Une société financière est une société comme une autre : elle peut aussi faire faillite. Pour protéger les clients (et le système bancaire lui-même), les comptes d'épargne ouverts dans des établissements régulés bénéficient de la garantie des dépôts bancaires de l'État, soit 100.000 euros maximum par compte. Mais dans le cas de Swoon, cette garantie ne peut pas intervenir. Sans autorisation, sans établissement tiers valablement régulé recevant les fonds de ses clients, cette « fintech » n'est pas éligible. Selon le dirigeant de la structure, les épargnants seront remboursés. « Pas 10 ans », explique-t-il, « mais pas 10 jours non plus, ce serait malhonnête de ma part. Dans les semaines à venir, certains clients seront rassurés ». L'argent a bien été prêté à des entreprises, explique-t-il. Il faut donc attendre que celles-ci remboursent leur prêt à échéance. C'est une vraie possibilité, car la société Financière de garantie, qui a vraisemblablement géré les fonds, est toujours active. Évidemment, le spectre d'une pyramide de Ponzi effleure les esprits. Un procédé frauduleux dont le dirigeant se défend dans son interview dans Moneyvox : « J'ai un peu l'impression qu'on cherche le nouveau Madoff, on est à des années-lumière de cela (…). Nous avons toujours agi de manière honnête et la plus transparente possible. » Reste à savoir si les épargnants vont pouvoir récupérer leur mise. Aujourd'hui, une cinquantaine d'entre eux se sont regroupés, aidés par l'association de consommateurs France Conso Banque.
Le monde de l'épargne et de la finance est complexe et les pièges nombreux.
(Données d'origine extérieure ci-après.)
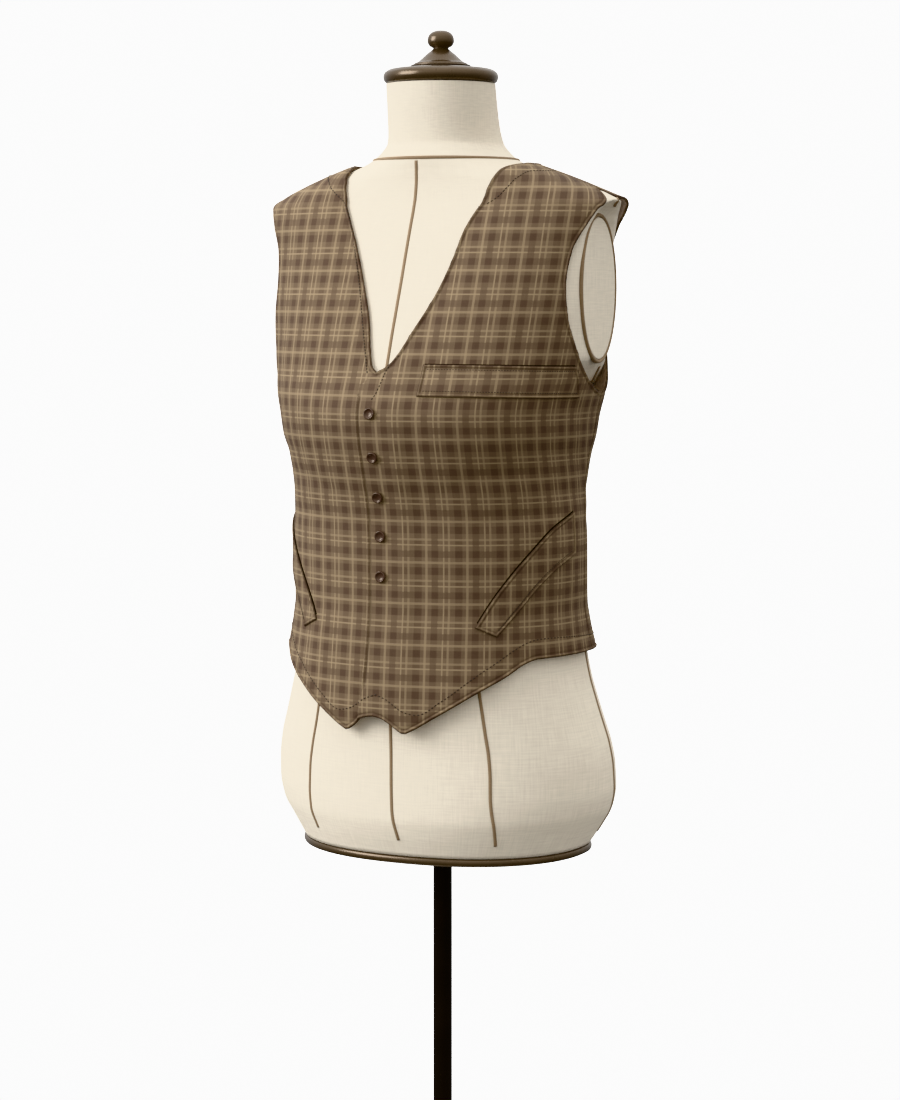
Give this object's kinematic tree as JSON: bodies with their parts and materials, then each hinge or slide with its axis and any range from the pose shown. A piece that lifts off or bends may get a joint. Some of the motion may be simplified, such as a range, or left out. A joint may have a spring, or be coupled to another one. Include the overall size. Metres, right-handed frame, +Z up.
{
  "type": "suit waistcoat on a dress form stand",
  "caption": "Checked V-neck suit waistcoat with a buttoned lapped front, pointed hem and welt pockets, on a linen dress form with a turned neck cap, pole and round foot.",
  "frame": {"origin": "on the floor under the pole's axis, at the middle of the round foot", "axes": "+Z up along the pole, +X toward the wearer's left, -Y toward the waistcoat's front"},
  "size_m": [0.3776, 0.33, 1.501],
  "materials": {
    "waistcoat_cloth": "matt woven wool check in browns and tan",
    "button": "polished dark horn look",
    "form_linen": "plain woven cream linen",
    "tape": "narrow brown cotton tape and piping",
    "bronze": "glossy dark bronze",
    "black_metal": "satin black enamel"
  },
  "bodies": {
    "root": {"front_left": "waistcoat_cloth", "front_right": "waistcoat_cloth", "back_left": "waistcoat_cloth", "back_right": "waistcoat_cloth", "welt_chest": "waistcoat_cloth", "welt_left": "waistcoat_cloth", "welt_right": "waistcoat_cloth", "button_1": "button", "button_2": "button", "button_3": "button", "button_4": "button", "button_5": "button", "form_torso": "form_linen", "base_rim": "bronze", "arm_plate_left": "form_linen", "arm_plate_right": "form_linen", "arm_ring_left": "tape", "arm_ring_right": "tape", "neck_cap": "bronze", "finial": "bronze", "pole": "black_metal", "foot": "black_metal"}
  },
  "joints": []
}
Plusieurs actes simples peuvent permettre de se prémunir contre la plupart des placements hasardeux et arnaques. - Toujours se méfier des promesses de rendements alléchants et au-dessus du marché, surtout lorsque ceux-ci sont présentés comme étant « sans risque », - Vérifier la solidité de l'entreprise auprès des greffes en ligne (existence, capital, date d'immatriculation, activité déclarée...), - Vérifier son immatriculation auprès des autorités sur REGAFI, auprès de l'Orias ou sur le site de l'AMF, - Ne pas hésiter à fréquenter les forums pour recueillir l'avis de personnes qui sont déjà clientes, - S'abstenir d'investir dans la précipitation, sous la pression d'un commercial et/ou dans des produits que l'on ne comprend pas.